Exercise aim: Please quote exactly the opening lines of the data, from the first line to the one where "from the origin." appears.

Source excerpt:
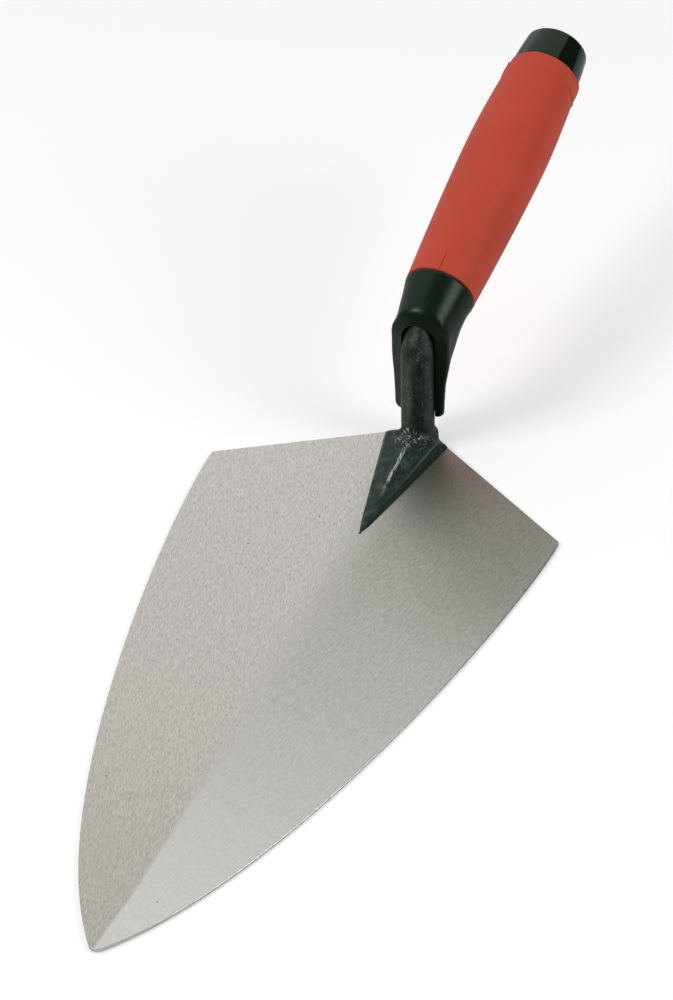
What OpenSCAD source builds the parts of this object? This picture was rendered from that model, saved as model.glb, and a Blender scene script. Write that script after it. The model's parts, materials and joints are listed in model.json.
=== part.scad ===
// Brick trowel. A flat blade forged in one piece with its shank and tang, and a moulded handle:
// a hard core with a finger guard, a soft grip sleeve around it and a hard cap on the butt.
// Millimetres. The blade lies on z = 0 with its toe along +X. The shank rises from the origin.

/* [Blade] */
// Length between the points where the straight edges at heel and toe would meet
blade_length = 277.5; // [240:0.1:320]
// Width across the heel corners
blade_width = 139.7; // [120:0.1:160]
// How far along the blade the heel corners are from the heel's point
heel_depth = 40.2; // [34:0.1:52]
// Distance from the heel's point to the shank's axis
heel_setback = 6; // [5:0.1:7]
// Angle between the centreline and either side where they reach the toe
toe_half_angle = 41; // [34:1:46]
// How long each side stays parallel behind the toe's curve, as a share of the side's length
side_hold = 0.14; // [0.05:0.01:0.25]
// How long the toe stays straight before the side's curve, as a share of the side's length
toe_hold = 0.29; // [0.15:0.01:0.35]
// Radius of the two heel corners
corner_r = 1.5; // [1:0.5:5]
// Radius of the toe
toe_r = 3; // [1:0.5:6]
// Thickness on the centreline at the heel
heel_thickness = 2.5; // [2:0.1:3]
// Thickness on the centreline at the toe
toe_thickness = 1.5; // [1.2:0.1:1.9]
// Thickness at the heel corners
edge_thickness = 0.9; // [0.7:0.1:1.5]

/* [Shank and tang] */
// Diameter of the shank
shank_d = 12.3; // [11:0.1:12.6]
// How far the shank leans back towards the handle, in degrees
shank_lean = 2.3; // [0:0.1:6]
// Height at which the shank's axis meets the handle's
lift = 48.5; // [44:0.5:60]
// Radius of the bend from the shank into the tang, on its centreline
bend_r = 11; // [10:0.5:13]
// Length of the tapered tang behind the bend
tang_length = 88; // [60:1:95]
// Width of the square tang at its root
tang_root = 8; // [6:0.5:8.5]
// Width of the square tang at its tip
tang_tip = 4; // [3:0.5:5]

/* [Foot] */
// How far the foot reaches along the blade in front of the shank's axis
foot_length = 56.6; // [40:0.1:80]
// Width of the foot across the heel
foot_width = 25; // [20:0.5:30]
// Radius of the foot's tip
foot_tip_r = 1; // [0.5:0.1:2]
// Height of the foot's crest at the shank's axis
crest_height = 9; // [7:0.1:11]
// Height of the foot's crest at its tip
crest_tip_height = 2.6; // [2.4:0.1:4]
// Slope of the foot's two flanks, in degrees
flank_slope = 26; // [15:1:28]
// Diameter of the round boss around the shank's root
boss_d = 16; // [15.5:0.1:20]
// Height at which the boss has narrowed to the shank
boss_top = 6.5; // [5:0.1:8]

/* [Handle] */
// Angle by which the handle rises away from the toe, in degrees
handle_rise = 14.7; // [8:0.1:22]
// Distance along the handle from the shank's axis to the grip
grip_start = 22.8; // [20:0.1:26]
// Length of the soft grip
grip_length = 110.8; // [105:0.1:130]
// Diameter of the grip where it meets the guard
grip_front_d = 27.3; // [26:0.1:29]
// Largest diameter of the grip
grip_swell_d = 32.1; // [30:0.1:36]
// Diameter of the grip where it meets the cap
grip_back_d = 27.9; // [26:0.1:30]
// Where the swell is, as a share of the grip's length
swell_place = 0.62; // [0.5:0.01:0.7]
// Diameter of the hard core inside the grip
core_d = 21; // [18:0.5:22]
// Length of the cap that shows behind the grip
cap_length = 15; // [10:0.1:18]
// Diameter of the cap against the grip
cap_d = 27.4; // [24:0.1:27.5]
// Diameter of the cap's end
cap_end_d = 25.1; // [20:0.1:27]

/* [Finger guard] */
// Diameter of the guard's shoulder, where the handle's and the shank's axes cross
shoulder_d = 24.2; // [23:0.1:25]
// Diameter of the neck between the shoulder and the collar
neck_d = 20; // [19:0.1:22]
// Diameter of the guard's collar where it meets the grip
collar_d = 26.8; // [25:0.1:27.2]
// Diameter of the guard's skirt at its bottom
skirt_d = 18.8; // [18:0.1:21]
// Height of the skirt's bottom above the blade
skirt_bottom = 14; // [13:0.1:20]
// Radius of the skirt's lower edge
skirt_edge_r = 3; // [1:0.1:3]
// Diameter of the web under the elbow where it meets the skirt
web_skirt_d = 21.5; // [19:0.1:22]
// Diameter of the web under the elbow where it meets the collar
web_collar_d = 24.6; // [20:0.1:25]
// How far behind the shank's axis the slot's two edges are
face_setback = 0.5; // [0.2:0.1:2]
// Width between the slot's two edges
slot_width = 13.2; // [13:0.1:14]
// Angle of the guard's bevelled front face away from straight across
face_bevel = 38; // [30:1:50]
// Clearance between the forging and the moulded core
forging_gap = 0.2; // [0.1:0.05:0.4]
// Clearance between the moulded pieces
moulding_gap = 0.05; // [0.02:0.01:0.1]

/* [Hidden] */
$fn = 96;
half_width = blade_width / 2;
heel_angle = atan(half_width / heel_depth);
heel_point = -heel_setback;
toe_point = heel_point + blade_length;
side_length = blade_length - heel_depth;
blade_taper = atan((heel_thickness - toe_thickness) / blade_length);
corner_crown = heel_thickness - heel_depth * tan(blade_taper) - edge_thickness;
blade_slope = atan(corner_crown / half_width);
crest_fall = atan((crest_height - crest_tip_height) / foot_length);
foot_centre = foot_length - foot_tip_r;
foot_half_angle = atan((foot_width / 2 - foot_tip_r) / foot_centre);
bend_turn = 90 - shank_lean - handle_rise;
bend_reach = bend_r * tan(bend_turn / 2);
cross_height = lift / cos(shank_lean);
grip_end = grip_start + grip_length;
swell_at = grip_start + swell_place * grip_length;
grip_edge_r = 0.8;
cap_edge_r = 1.8;
plug_d = 12;
plug_length = 12;
far = 400;

// ---- curves -----------------------------------------------------------------------------------

// Points on a circular arc, from angle a to angle b
function arc(centre, r, a, b, steps = 8) =
    [for (i = [0 : steps]) centre + r * [cos(a + (b - a) * i / steps), sin(a + (b - a) * i / steps)]];

// Points inside a cubic Bezier curve, without its two ends
function bezier(p, q, r, s, steps = 24) =
    [for (i = [1 : steps - 1]) let (t = i / steps, u = 1 - t)
        u * u * u * p + 3 * u * u * t * q + 3 * u * t * t * r + t * t * t * s];

// The same points below the centreline, in the opposite order
function mirrored(points) =
    [for (i = [len(points) - 1 : -1 : 0]) [points[i][0], -points[i][1]]];

// Radius of the grip at a distance along the handle
function grip_radius(along) =
    along < swell_at
    ? (grip_swell_d - (grip_swell_d - grip_front_d)
        * pow((swell_at - along) / (swell_at - grip_start), 1.5)) / 2
    : (grip_swell_d - (grip_swell_d - grip_back_d)
        * pow((along - swell_at) / (grip_end - swell_at), 1.8)) / 2;

// ---- placing ----------------------------------------------------------------------------------

// Puts children on the shank's axis, z along it
module along_shank() {
    rotate([0, -shank_lean, 0])
        children();
}

// Puts children on the handle's axis, z along it from the point where it meets the shank's
module along_handle() {
    translate([-lift * tan(shank_lean), 0, lift])
        rotate([0, handle_rise - 90, 0])
            children();
}

// Keeps what lies under a roof of two slopes, whose ridge starts above start and falls at fall
module under_roof(start, fall, slope) {
    intersection() {
        children();
        roof_side(start, fall, slope);
        roof_side(start, fall, -slope);
    }
}

module roof_side(start, fall, slope) {
    translate(start)
        rotate([0, fall, 0])
            rotate([-slope, 0, 0])
                translate([-far / 4, -far / 2, -far / 4])
                    cube([far, far, far / 4]);
}

// ---- blade, shank and tang --------------------------------------------------------------------

module blade_outline() {
    corner_y = half_width - corner_r;
    corner_x = heel_point + (corner_r + corner_y * cos(heel_angle)) / sin(heel_angle);
    corner = arc([corner_x, corner_y], corner_r, heel_angle + 90, 90);
    toe_x = toe_point - toe_r / sin(toe_half_angle);
    toe = arc([toe_x, 0], toe_r, 90 - toe_half_angle, 0);
    side_start = corner[len(corner) - 1];
    side_end = toe[0];
    side = bezier(
        side_start,
        side_start + side_hold * side_length * [1, 0],
        side_end + toe_hold * side_length * [-cos(toe_half_angle), sin(toe_half_angle)],
        side_end
    );
    half = concat([[heel_point, 0]], corner, side, toe);
    polygon(concat(half, mirrored([for (i = [1 : len(half) - 2]) half[i]])));
}

module blade() {
    under_roof([heel_point, 0, heel_thickness], blade_taper, blade_slope)
        linear_extrude(heel_thickness + 1)
            blade_outline();
}

// A wedge that widens backwards from a round tip
module foot_outline() {
    tip = arc([foot_centre, 0], foot_tip_r, 90 - foot_half_angle, 0);
    back = [2 * heel_point, tip[0][1] + (tip[0][0] - 2 * heel_point) * tan(foot_half_angle)];
    half = concat([back], tip);
    polygon(concat(half, mirrored([for (i = [0 : len(half) - 2]) half[i]])));
}

module foot() {
    under_roof([0, 0, crest_height], crest_fall, flank_slope)
        intersection() {
            linear_extrude(crest_height + 1)
                blade_outline();
            linear_extrude(crest_height + 1)
                foot_outline();
        }
    boss();
}

// The boss around the shank's root, cylindrical below and narrowing to the shank in a concave curve
module boss() {
    fillet_r = (boss_d - shank_d) / 2;
    fillet = arc([boss_d / 2, boss_top], fillet_r, 270, 180);
    rotate_extrude()
        polygon(concat([[0, 0], [boss_d / 2, 0]], fillet, [[0, boss_top]]));
}

// The round shank from inside the boss, and its bend, drawn larger by grow on every side
module shank(grow = 0) {
    r = shank_d / 2 + grow;
    straight = cross_height - bend_reach;
    along_shank() {
        translate([0, 0, heel_thickness])
            cylinder(h = straight - heel_thickness, r = r);
        translate([-bend_r, 0, straight])
            rotate([90, 0, 0])
                rotate_extrude(angle = bend_turn)
                    translate([bend_r, 0])
                        circle(r);
    }
}

// The tang, square and tapered, drawn larger by grow on every side
module tang(grow = 0) {
    along_handle()
        intersection() {
            tang_taper(grow);
            rotate([0, 0, 90])
                tang_taper(grow);
        }
}

module tang_taper(grow) {
    root_half = tang_root / 2 + grow;
    tip_half = tang_tip / 2 + grow;
    start = bend_reach - 1;
    end = bend_reach + tang_length + grow;
    rotate([90, 0, 0])
        linear_extrude(tang_root + 4, center = true)
            polygon([[-root_half, start], [root_half, start], [tip_half, end], [-tip_half, end]]);
}

module blade_forging() {
    color([0.66, 0.65, 0.62])
        union() {
            blade();
            foot();
            shank();
            tang();
        }
}

// ---- handle -----------------------------------------------------------------------------------

// The guard's skirt around the shank, rounded at the bottom and flaring up to the shoulder
module skirt() {
    steps = 12;
    height = cross_height - skirt_bottom - skirt_edge_r;
    flare = [for (i = [1 : steps])
        [skirt_d / 2 + (shoulder_d - skirt_d) / 2 * pow(i / steps, 1.5),
         skirt_bottom + skirt_edge_r + height * i / steps]];
    edge = arc([skirt_d / 2 - skirt_edge_r, skirt_bottom + skirt_edge_r], skirt_edge_r, 270, 360);
    along_shank()
        rotate_extrude()
            polygon(concat([[0, skirt_bottom]], edge, flare, [[0, cross_height]]));
}

// The guard's shoulder, its collar that widens to the grip, and the rod inside the grip
module collar_and_rod() {
    along_handle() {
        sphere(shoulder_d / 2);
        cylinder(h = grip_start - moulding_gap, d1 = neck_d, d2 = collar_d);
        cylinder(h = grip_end, d = core_d);
    }
}

// The web that fills the corner between the skirt and the collar
module web() {
    hull() {
        along_shank()
            translate([0, 0, cross_height - 14])
                cylinder(h = 1, d = web_skirt_d, $fn = 32);
        along_handle()
            translate([0, 0, 14])
                cylinder(h = 1, d = web_collar_d, $fn = 32);
    }
}

// Everything behind the guard's bevelled front face: a cone around the arch, and two planes below it
module behind_face() {
    slot_half = slot_width / 2;
    spread = far / 2 / tan(face_bevel);
    along_shank() {
        translate([-face_setback, 0, cross_height])
            rotate([0, -90, 0])
                cylinder(h = far / 2, r1 = slot_half, r2 = slot_half + spread);
        linear_extrude(cross_height)
            polygon([
                [-face_setback, -slot_half],
                [-face_setback, slot_half],
                [-face_setback - far / 2, slot_half + spread],
                [-face_setback - far / 2, -slot_half - spread]
            ]);
    }
}

// The blind hole in the butt that holds the cap's plug
module plug_hole() {
    along_handle()
        translate([0, 0, grip_end - plug_length - 1])
            cylinder(h = plug_length + 2, d = plug_d + 2 * moulding_gap);
}

module handle_core() {
    color([0.10, 0.10, 0.11])
        difference() {
            intersection() {
                union() {
                    skirt();
                    web();
                    collar_and_rod();
                }
                behind_face();
            }
            shank(forging_gap);
            tang(forging_gap);
            plug_hole();
        }
}

module grip_sleeve() {
    steps = 24;
    bore_r = core_d / 2 + moulding_gap;
    first = grip_start + grip_edge_r;
    last = grip_end - grip_edge_r;
    barrel = [for (i = [0 : steps])
        let (along = first + (last - first) * i / steps) [grip_radius(along), along]];
    front = [[bore_r, grip_start], [grip_front_d / 2 - grip_edge_r, grip_start]];
    back = [[grip_back_d / 2 - grip_edge_r, grip_end], [bore_r, grip_end]];
    color([0.72, 0.24, 0.18])
        along_handle()
            rotate_extrude()
                polygon(concat(front, barrel, back));
}

module end_cap() {
    start = grip_end + moulding_gap;
    end = grip_end + cap_length;
    edge = arc([cap_end_d / 2 - cap_edge_r, end - cap_edge_r], cap_edge_r, 0, 90);
    color([0.07, 0.07, 0.08])
        along_handle() {
            rotate_extrude()
                polygon(concat([[0, start], [cap_d / 2, start]], edge, [[0, end]]));
            translate([0, 0, grip_end - plug_length])
                cylinder(h = plug_length + 1, d = plug_d);
        }
}

blade_forging();
handle_core();
grip_sleeve();
end_cap();
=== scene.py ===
"""Brick trowel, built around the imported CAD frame. Lengths are in millimetres until a mesh is made."""

import json
import math

import bmesh
import bpy
import numpy as np
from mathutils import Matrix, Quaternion, Vector, noise


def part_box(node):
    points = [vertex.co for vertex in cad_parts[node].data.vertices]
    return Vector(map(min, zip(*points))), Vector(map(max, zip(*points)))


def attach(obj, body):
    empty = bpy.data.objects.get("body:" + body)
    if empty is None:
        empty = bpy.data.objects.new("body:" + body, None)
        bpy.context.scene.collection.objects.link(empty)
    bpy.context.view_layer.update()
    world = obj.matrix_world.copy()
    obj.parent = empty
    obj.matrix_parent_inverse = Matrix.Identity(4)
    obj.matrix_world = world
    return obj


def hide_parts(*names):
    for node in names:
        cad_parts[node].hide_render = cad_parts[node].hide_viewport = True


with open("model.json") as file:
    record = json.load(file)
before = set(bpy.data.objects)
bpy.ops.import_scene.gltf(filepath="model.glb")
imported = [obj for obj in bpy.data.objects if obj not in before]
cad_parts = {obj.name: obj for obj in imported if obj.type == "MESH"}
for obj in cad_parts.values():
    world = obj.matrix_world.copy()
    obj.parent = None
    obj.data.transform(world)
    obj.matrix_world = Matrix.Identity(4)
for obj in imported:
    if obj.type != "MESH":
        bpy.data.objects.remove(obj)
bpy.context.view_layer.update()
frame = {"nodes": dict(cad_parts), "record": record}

MM = 0.001
ACROSS = np.array([0.0, 1.0, 0.0])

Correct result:
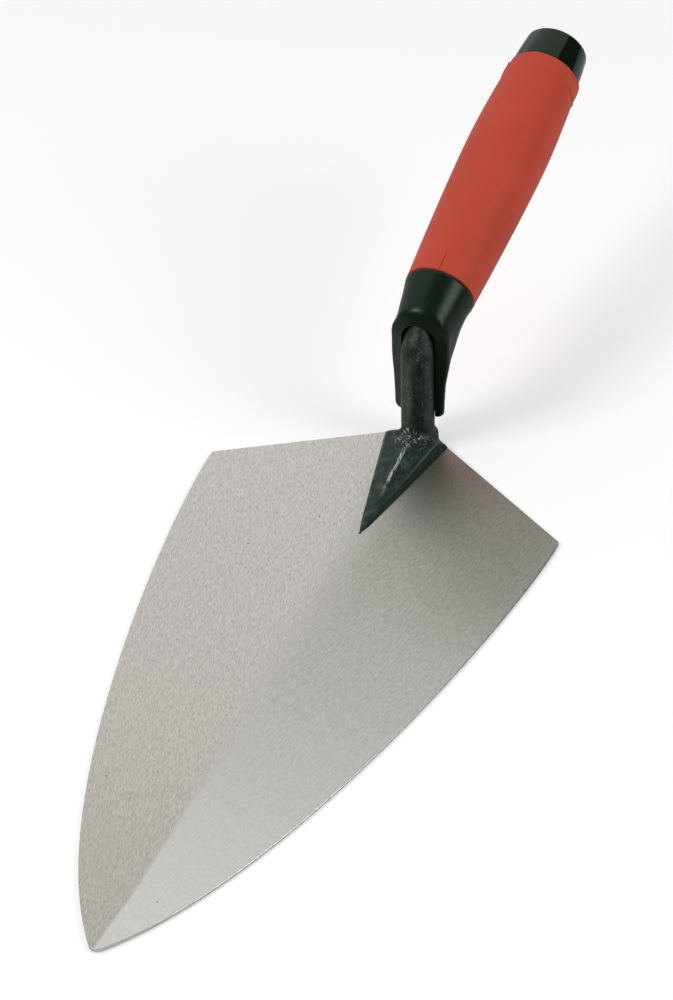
What OpenSCAD source builds the parts of this object? This picture was rendered from that model, saved as model.glb, and a Blender scene script. Write that script after it. The model's parts, materials and joints are listed in model.json.
=== part.scad ===
// Brick trowel. A flat blade forged in one piece with its shank and tang, and a moulded handle:
// a hard core with a finger guard, a soft grip sleeve around it and a hard cap on the butt.
// Millimetres. The blade lies on z = 0 with its toe along +X. The shank rises from the origin.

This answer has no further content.